Left eye fundus picture: 4 months following retinal detachment surgery the line delimits the superior border of retinal detachment whilst the round circle shows the retinotomy site.

Two months following vitrectomy, OCT scan showed resolution of SRF with a small bleb remaining, but no improvement in vision (20/200; Figure 1C). Six months following vitrectomy, complete resolution of SRF was achieved (Figure 1D). Visual acuity remained at 20/200 at 12-months follow-up.

3. Discussion

Although chronic SRF does sometimes absorb spontaneously over many months,3 there is evidence that apoptosis of photore-ceptors occur in chronic RD and play a role in functional outcome.4 In chronic RD, SRF can often be viscous and perhaps this hinders retinal pigment epithelial cells to absorb the SRF in chronic RDs. Veckeneer et al5 found rhodopsin-immunopositive and -negative cells within their viscous SRF samples. Despite drainage of SRF, procedures such as conventional Drainage Air Cryopexy Explant surgery have been reported with nonresolving SRF.1 There has, thus far, been no definitive treatment to aid SRF reabsorption.6 In an attempt to reappose the photoreceptors with the retinal pigment epithelium, this case illustrates a novel method in which chronic SRF could be surgically removed by internal drainage.
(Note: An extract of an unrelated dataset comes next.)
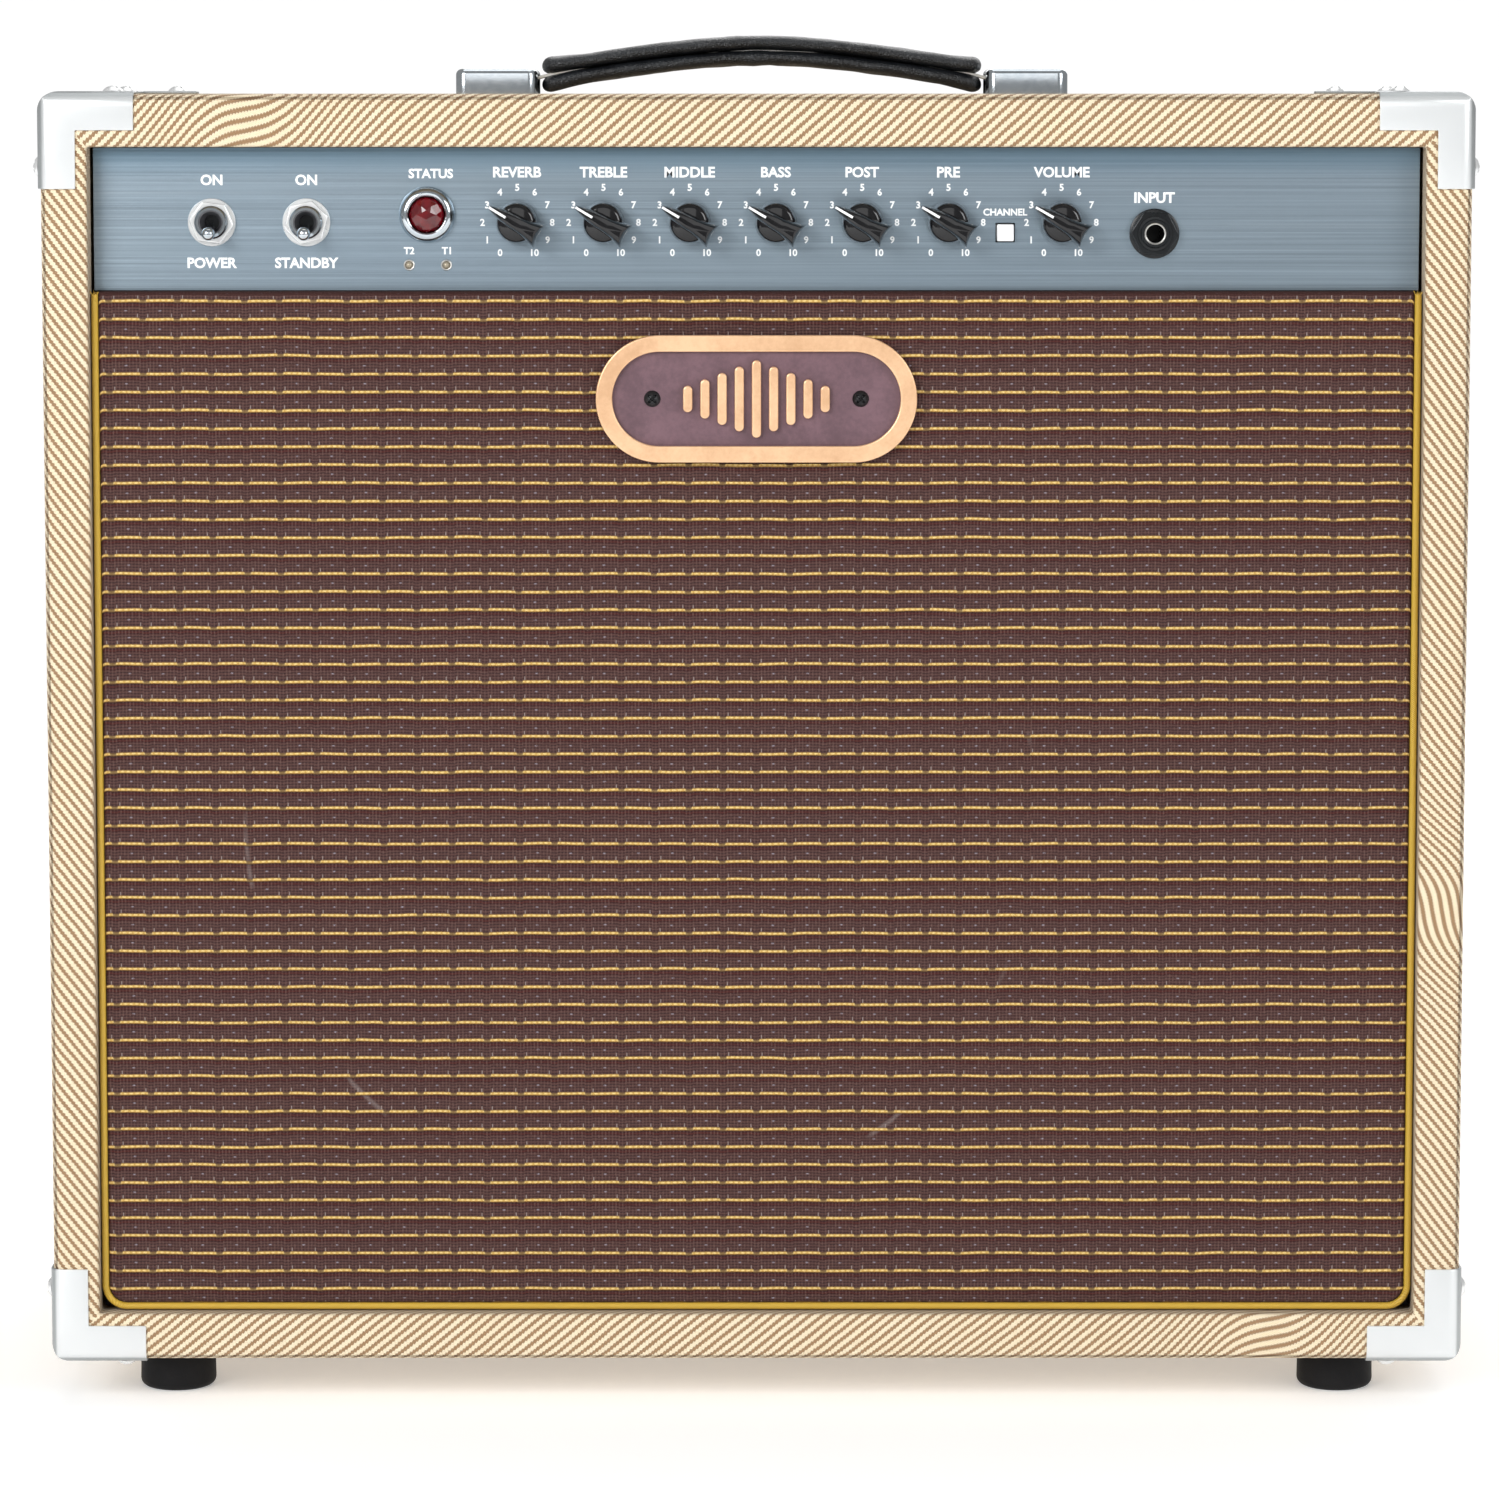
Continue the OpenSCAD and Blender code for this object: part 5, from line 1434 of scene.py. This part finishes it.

Without the understanding of where the SRF is intraoperatively due to the shallow nature of the fluid, OCT-guided drainage is helpful in locating the optimal site of drainage. Our paper describes drainage using preoperative OCT scans, but with the advent of intraoperative scanning, this new tool may assist easier localization and visualization of the SRF. As seen on serial OCT scans, it is successful in the rapid removal of SRF. One must, however, be aware that all surgery has risks and the benefits need to outweigh risks in order to proceed with this procedure. In our case, visual recovery was potentially limited by the chronicity of the RD and also the chronicity of the residual SRF following primary RD repair. Further studies into the effects of early management of residual SRF can allow us to understand the potential advantages of early drainage of SRF.